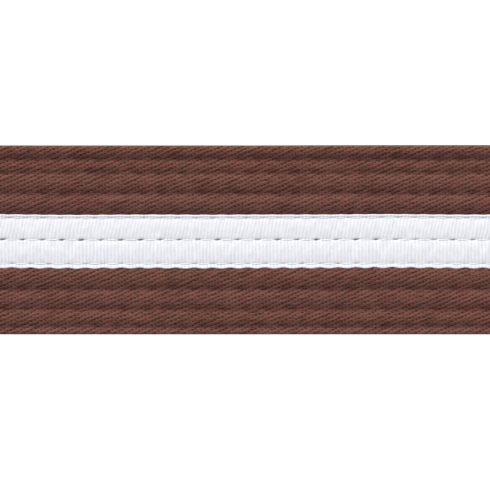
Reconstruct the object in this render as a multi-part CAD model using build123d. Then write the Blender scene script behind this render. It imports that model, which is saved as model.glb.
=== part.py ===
from build123d import *
import math
import os

# A martial arts belt: a strip of brown cotton twill round a core of flat plies, with a white
# stripe tape down the middle of each face and nine rows of stitching along its whole length.
# It lies folded in runs, one above the other, and an elastic loop holds the folds at one end.
# +X runs along the belt, +Y across it, and the lowest face is at Z = 0. Millimetres.

# The strip
BELT_LENGTH = 2800.0
BELT_WIDTH = 44.45
CLOTH = 0.6                    # thickness of the twill cover
PLY = 0.6                      # thickness of one core ply
PLY_COUNT = 4
COVER_EDGE_RADIUS = 1.3
PLY_SIDE_GAP = 0.2             # between a ply's edge and the cover's inside

# The stripe tape, sewn a little off the middle
TAPE = 0.5
TAPE_WIDTH = 12.7
TAPE_OFFSET = -0.35

# The stitching: each row's place across the belt, and the thread's section
STITCH_ROWS = (18.85, 15.65, 10.8, 5.3, 0.0, -5.55, -11.7, -16.45, -20.45)
THREAD_WIDTH = 0.5
THREAD_HEIGHT = 0.3
TIP_ZONE = 13.0                # the long rows end here, where the cross rows close the tip
TIP_WALL = 1.2                 # turned-in cloth at the very end
CROSS_ROWS = (4.0, 10.0)       # distance of each cross row from the tip
CROSS_ROW_MARGIN = 2.0         # between a cross row's end and the belt's edge

# The folded runs
RUN_COUNT = 9
PITCH = 5.0                    # from one run to the next
FOLD_INSETS = (0.0, 1.5, 2.0, 0.0, 0.8, 2.4, 1.4, 0.6)   # folds don't quite line up
INNER_TIP_X = 108.0            # the lowest run stops short of the folds, clear of the tie
FREE_TIP_INSET = 5.0           # the top run's tip stops short of the left folds

# The elastic loop, and the line where the top run bends up beside it
TIE_WIDTH = 10.0
TIE = 0.8
TIE_CLEARANCE = 0.3
TIE_X = 118.0                  # the loop's edge that faces the free end
BEND_GAP = 0.2                 # between the two sides of the bend line
BEND_X = TIE_X - 0.5

HALF_COVER = PLY_COUNT * PLY / 2 + CLOTH
HALF_BELT = HALF_COVER + TAPE
FOLD_RADIUS = PITCH / 2
TOP_RUN = RUN_COUNT - 1


def fold_line():
    """How far from the middle the outermost folds turn, for the belt's whole length."""
    folds = (RUN_COUNT - 1) * math.pi * FOLD_RADIUS
    taken_back = 2 * sum(FOLD_INSETS) + FREE_TIP_INSET
    return (BELT_LENGTH - folds - INNER_TIP_X + taken_back) / (2 * RUN_COUNT - 1)


FOLD_X = fold_line()
FREE_TIP_X = FREE_TIP_INSET - FOLD_X


def run_height(run):
    return HALF_BELT + run * PITCH


def fold_place(fold):
    """The X where this fold's turn begins: even folds are on the left, odd ones on the right."""
    reach = FOLD_X - FOLD_INSETS[fold]
    return reach if fold % 2 else -reach


def run_span(run, trim):
    """A run's lowest and highest X, with the belt's two tips cut back by trim."""
    start = INNER_TIP_X - trim if run == 0 else fold_place(run - 1)
    end = FREE_TIP_X + trim if run == TOP_RUN else fold_place(run)
    return min(start, end), max(start, end)


def straight(section, run, low_x, high_x):
    """The section along one run. The front face is up on even runs and down on odd ones."""
    if run % 2:
        plane = Plane(origin=(high_x, 0, run_height(run)), x_dir=(0, 1, 0), z_dir=(-1, 0, 0))
    else:
        plane = Plane(origin=(low_x, 0, run_height(run)), x_dir=(0, 1, 0), z_dir=(1, 0, 0))
    return extrude(plane * section, high_x - low_x)


def turn(section, fold):
    """The section round one fold, from the run below it to the run above it."""
    x = fold_place(fold)
    outward = 1 if fold % 2 else -1
    plane = Plane(origin=(x, 0, run_height(fold)), x_dir=(0, 1, 0), z_dir=(-outward, 0, 0))
    pivot = Axis((x, 0, run_height(fold) + FOLD_RADIUS), (0, -outward, 0))
    return revolve(plane * section, pivot, 180)


def folded(section, trim=0.0):
    """The section along every run and fold, up to the bend line in the top run."""
    pieces = []
    for run in range(RUN_COUNT):
        low_x, high_x = run_span(run, trim)
        if run == TOP_RUN:
            low_x = BEND_X + BEND_GAP / 2
        pieces.append(straight(section, run, low_x, high_x))
    pieces += [turn(section, fold) for fold in range(RUN_COUNT - 1)]
    return pieces[0].fuse(*pieces[1:])


def free_end(section, trim=0.0):
    """The section along the top run, from the bend line to the belt's tip."""
    return straight(section, TOP_RUN, FREE_TIP_X + trim, BEND_X - BEND_GAP / 2)


def inner_tip(section, start, end):
    """The section over a stretch of the lowest run, measured from the belt's inner tip."""
    return straight(section, 0, INNER_TIP_X - end, INNER_TIP_X - start)


def free_tip(section, start, end):
    """The section over a stretch of the top run, measured from the belt's free tip."""
    return straight(section, TOP_RUN, FREE_TIP_X + start, FREE_TIP_X + end)


def bar(low_y, high_y, low_s, high_s):
    """A rectangle in the belt's section: Y across the belt, S towards its front face."""
    middle = Pos((low_y + high_y) / 2, (low_s + high_s) / 2)
    return middle * Rectangle(high_y - low_y, high_s - low_s)


# Sections across the belt

def cover_outline():
    return RectangleRounded(BELT_WIDTH, 2 * HALF_COVER, COVER_EDGE_RADIUS)


def core_space():
    inside = BELT_WIDTH - 2 * CLOTH
    return RectangleRounded(inside, PLY_COUNT * PLY, COVER_EDGE_RADIUS - CLOTH / 2)


def tape_outline(side):
    low_y = TAPE_OFFSET - TAPE_WIDTH / 2
    low_s, high_s = sorted((side * HALF_COVER, side * HALF_BELT))
    return bar(low_y, low_y + TAPE_WIDTH, low_s, high_s)


def on_tape(row_y):
    return abs(row_y - TAPE_OFFSET) < TAPE_WIDTH / 2


def row_threads(row_y):
    """The needle thread in the front face and the bobbin thread in the back face."""
    surface = HALF_BELT if on_tape(row_y) else HALF_COVER
    low_y = row_y - THREAD_WIDTH / 2
    front = bar(low_y, low_y + THREAD_WIDTH, surface - THREAD_HEIGHT, surface)
    back = bar(low_y, low_y + THREAD_WIDTH, -surface, THREAD_HEIGHT - surface)
    return front, back


def all_threads():
    threads = [row_threads(row_y) for row_y in STITCH_ROWS]
    return [thread for pair in threads for thread in pair]


def ply_section(ply):
    """Plies are stacked from the back face; the outer two are narrower, for the round edges."""
    low_s = (ply - PLY_COUNT / 2) * PLY
    corner = COVER_EDGE_RADIUS - CLOTH / 2
    half_width = BELT_WIDTH / 2 - CLOTH - PLY_SIDE_GAP
    if ply in (0, PLY_COUNT - 1):
        half_width -= corner
    return bar(-half_width, half_width, low_s, low_s + PLY)


def cross_thread(side):
    """A cross row's thread, which steps up over the tape."""
    end_y = BELT_WIDTH / 2 - CROSS_ROW_MARGIN
    low_y = TAPE_OFFSET - TAPE_WIDTH / 2 - THREAD_HEIGHT
    high_y = TAPE_OFFSET + TAPE_WIDTH / 2 + THREAD_HEIGHT
    flat = HALF_COVER - THREAD_HEIGHT
    thread = bar(-end_y, low_y + THREAD_HEIGHT, flat, HALF_COVER)
    thread += bar(high_y - THREAD_HEIGHT, end_y, flat, HALF_COVER)
    thread += bar(low_y, low_y + THREAD_HEIGHT, flat, HALF_BELT)
    thread += bar(high_y - THREAD_HEIGHT, high_y, flat, HALF_BELT)
    thread += bar(low_y, high_y, HALF_BELT - THREAD_HEIGHT, HALF_BELT)
    return thread if side > 0 else mirror(thread, Plane.XZ)


def cross_threads(tip):
    """Both cross rows of one tip, front and back, as separate solids."""
    solids = []
    for row in CROSS_ROWS:
        for side in (1, -1):
            solids.append(tip(cross_thread(side), row, row + THREAD_WIDTH))
    return solids


# Pieces

def with_tip(body, outline, tip, threads, wall_space=None):
    """A piece's long part with its tip added, cut for the cross rows."""
    end = tip(outline, 0, TIP_ZONE)
    if wall_space is not None:
        end -= tip(wall_space, TIP_WALL, TIP_ZONE)
    for thread in threads:
        end -= thread
    return body + end


def pieces():
    """Every sub-part by name."""
    made = {}
    inner_cross = cross_threads(inner_tip)
    free_cross = cross_threads(free_tip)

    cover = cover_outline() - core_space() - all_threads()
    long_cover = folded(cover, TIP_ZONE)
    made["cover_folded"] = with_tip(
        long_cover, cover_outline(), inner_tip, inner_cross, core_space()
    )
    made["cover_free_end"] = with_tip(
        free_end(cover, TIP_ZONE), cover_outline(), free_tip, free_cross, core_space()
    )

    for ply in range(PLY_COUNT):
        section = ply_section(ply)
        made[f"core_ply_{ply + 1}_folded"] = folded(section, TIP_WALL)
        made[f"core_ply_{ply + 1}_free_end"] = free_end(section, TIP_WALL)

    for side, name in ((1, "front_stripe"), (-1, "back_stripe")):
        outline = tape_outline(side)
        tape = outline - all_threads()
        made[f"{name}_folded"] = with_tip(
            folded(tape, TIP_ZONE), outline, inner_tip, inner_cross
        )
        made[f"{name}_free_end"] = with_tip(
            free_end(tape, TIP_ZONE), outline, free_tip, free_cross
        )

    for row, row_y in enumerate(STITCH_ROWS, start=1):
        needle, bobbin = row_threads(row_y)
        made[f"stitch_row_{row}_folded"] = Compound(
            children=[folded(needle, TIP_ZONE), folded(bobbin, TIP_ZONE)]
        )
        made[f"stitch_row_{row}_free_end"] = Compound(
            children=[free_end(needle, TIP_ZONE), free_end(bobbin, TIP_ZONE)]
        )

    made["inner_tip_cross_stitches"] = Compound(children=inner_cross)
    made["free_tip_cross_stitches"] = Compound(children=free_cross)
    made["elastic_tie"] = elastic_tie()
    return made


def elastic_tie():
    """A flat elastic loop round every run but the lowest, which stops short of it."""
    low_z = run_height(1) - HALF_BELT - TIE_CLEARANCE
    high_z = run_height(TOP_RUN) + HALF_BELT + TIE_CLEARANCE
    inside_y = BELT_WIDTH + 2 * TIE_CLEARANCE
    inside_z = high_z - low_z
    plane = Plane(origin=(TIE_X, 0, (low_z + high_z) / 2), x_dir=(0, 1, 0), z_dir=(1, 0, 0))
    loop = RectangleRounded(inside_y + 2 * TIE, inside_z + 2 * TIE, COVER_EDGE_RADIUS + TIE)
    loop -= RectangleRounded(inside_y, inside_z, COVER_EDGE_RADIUS)
    return extrude(plane * loop, TIE_WIDTH)


os.makedirs("parts", exist_ok=True)
for node, solid in pieces().items():
    export_step(solid, f"parts/{node}.step")

print("fold line", round(FOLD_X, 2), "top face", round(run_height(TOP_RUN) + HALF_BELT, 2))
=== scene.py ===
import math

import bpy
import numpy as np
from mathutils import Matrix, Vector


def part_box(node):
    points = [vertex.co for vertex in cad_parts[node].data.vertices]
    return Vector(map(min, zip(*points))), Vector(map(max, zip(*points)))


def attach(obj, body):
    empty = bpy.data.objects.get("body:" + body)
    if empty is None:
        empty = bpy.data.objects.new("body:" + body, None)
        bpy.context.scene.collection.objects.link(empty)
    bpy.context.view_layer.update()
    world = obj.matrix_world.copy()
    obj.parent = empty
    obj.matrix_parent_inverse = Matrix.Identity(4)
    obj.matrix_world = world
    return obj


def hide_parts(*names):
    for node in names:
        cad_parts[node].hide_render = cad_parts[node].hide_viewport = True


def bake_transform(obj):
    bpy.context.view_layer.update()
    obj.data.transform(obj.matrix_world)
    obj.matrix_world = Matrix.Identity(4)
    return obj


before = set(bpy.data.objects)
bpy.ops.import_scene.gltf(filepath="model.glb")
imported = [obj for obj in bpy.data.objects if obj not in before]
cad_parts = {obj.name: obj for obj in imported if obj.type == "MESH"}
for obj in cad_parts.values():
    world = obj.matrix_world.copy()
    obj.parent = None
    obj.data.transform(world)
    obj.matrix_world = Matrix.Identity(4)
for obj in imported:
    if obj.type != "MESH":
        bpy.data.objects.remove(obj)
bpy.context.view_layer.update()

# A folded martial arts belt. Sizes below are in millimetres; meshes are made in metres.
MM = 0.001

# The strip, as the frame holds it
BELT_LENGTH = 2800.0
BELT_WIDTH = 44.45
HALF_BELT = 2.3                # half the thickness over both stripe tapes
PLY_WIDTHS = (40.8, 42.4, 42.4, 40.8)
PLY = 0.5                      # from one core ply to the next
PLY_GAP = 0.02
PLY_INSET = 2.0                # from the plies' ends to the belt's tips
TIP_ZONE = 13.0                # the long rows end here
CROSS_ROWS = (4.0, 10.0)       # the cross rows' distances from each tip
CROSS_ROW_MARGIN = 2.0         # between a cross row's end and the belt's edge
CROSS_STITCH = 3.2             # the length of its stitches

# The folded runs
RUN_COUNT = 9
PITCH = 5.0
FOLD_INSETS = (0.0, 1.5, 2.0, 0.0, 0.8, 2.4, 1.4, 0.6)
INNER_TIP_X = 108.0
FREE_TIP_INSET = 5.0
FOLD_RADIUS = PITCH / 2
TOP_RUN = RUN_COUNT - 1
SIDE_WANDER = 0.75             # how far the lower runs lie out of line across the stack
STRAIGHT_END = 350.0           # the length before the seam that lies straight
SETTLE = 250.0                 # and the length before that in which the wander fades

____

◆ **Required work**: Exact duplication is required for the lines above, from the line that contains "return extrude(plane * loop, TIE_WIDTH)" to the line that contains "if empty is", inclusive; omit all others.

◆ **The completed task**:
    return extrude(plane * loop, TIE_WIDTH)


os.makedirs("parts", exist_ok=True)
for node, solid in pieces().items():
    export_step(solid, f"parts/{node}.step")

print("fold line", round(FOLD_X, 2), "top face", round(run_height(TOP_RUN) + HALF_BELT, 2))
=== scene.py ===
import math

import bpy
import numpy as np
from mathutils import Matrix, Vector


def part_box(node):
    points = [vertex.co for vertex in cad_parts[node].data.vertices]
    return Vector(map(min, zip(*points))), Vector(map(max, zip(*points)))


def attach(obj, body):
    empty = bpy.data.objects.get("body:" + body)
    if empty is None:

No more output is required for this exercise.